Addition information: sambauser is a valid system user with password authentication but a blank password and is also entered in the Samba password file.


----------



## Jeckt (Jun 24, 2016)

Although I'm not sure it's required, you don't have security = user under [ global ].
I'd also try removing "guest only" , and maybe replacing it with "force user = sambauser" if it's still not working


----------



## exeter (Jun 28, 2016)

Thanks for trying, but no luck with either change. Is there a source of Samba 4 documentation I have missed? The documentation on the Samba site appears to be Samba 3 specific.


----------



## Jeckt (Jun 28, 2016)

Do you have other users on the system or is it only one samba user for all shares?

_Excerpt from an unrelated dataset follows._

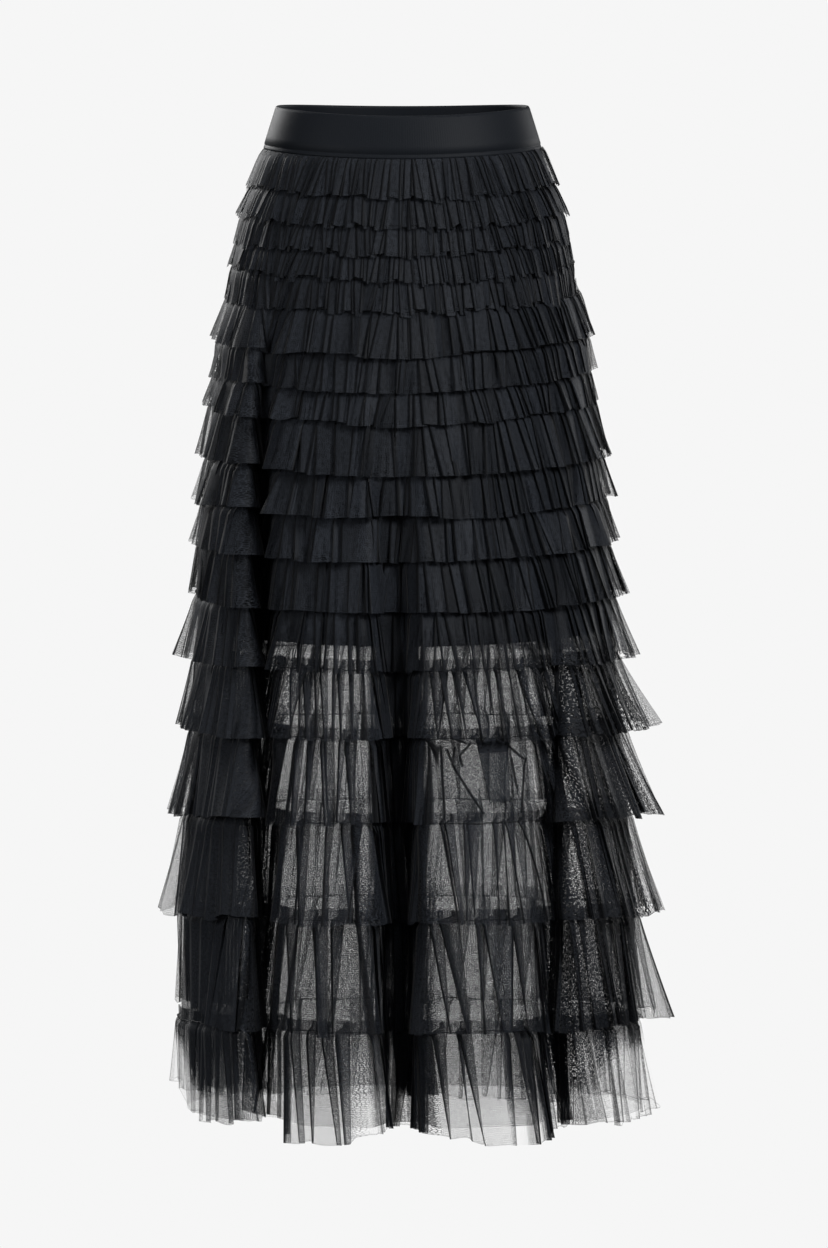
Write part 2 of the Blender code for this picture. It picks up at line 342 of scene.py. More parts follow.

Verify  the user is in samba using pdbedit -L.  I'd also try adding another user to see if perhaps you're not overlooking some other issue with the user (or use other existing users if you have any). Samba4 is a little more picky about the way filesystem permissions are set, so that could be an issue depending on what you're doing.

 I struggled a lot with migrating from security = share, but I did get it working eventually.  I never found any good documentation, and spent most of my time googling through errors that popped up. That's kinda always been the case for me and samba though.


----------



## exeter (Jul 1, 2016)

Well I've 'fixed' the problem - Samba36. All my scripts and batch files are running smoothly again now. Still I'm not marking this one 'solved' because really I'm just "putting off until tomorrow what I don't have to do today."


----------



## ShelLuser (Jul 1, 2016)

Just wondering: is that the whole smb.conf file which you shared? Also, what are the clients which you're using?

You mentioned that one of those user accounts has an empty password. But by default the use of empty passwords is disallowed by Samba. See the null passwords directive. This defaults to no so that might be a possible cause (not sure of course).

Then there's something else: I know that in some cases Window clients resort to using a guest account which also uses a similar password ("guest"). Depending on the clients I suppose this might also be usable here.


----------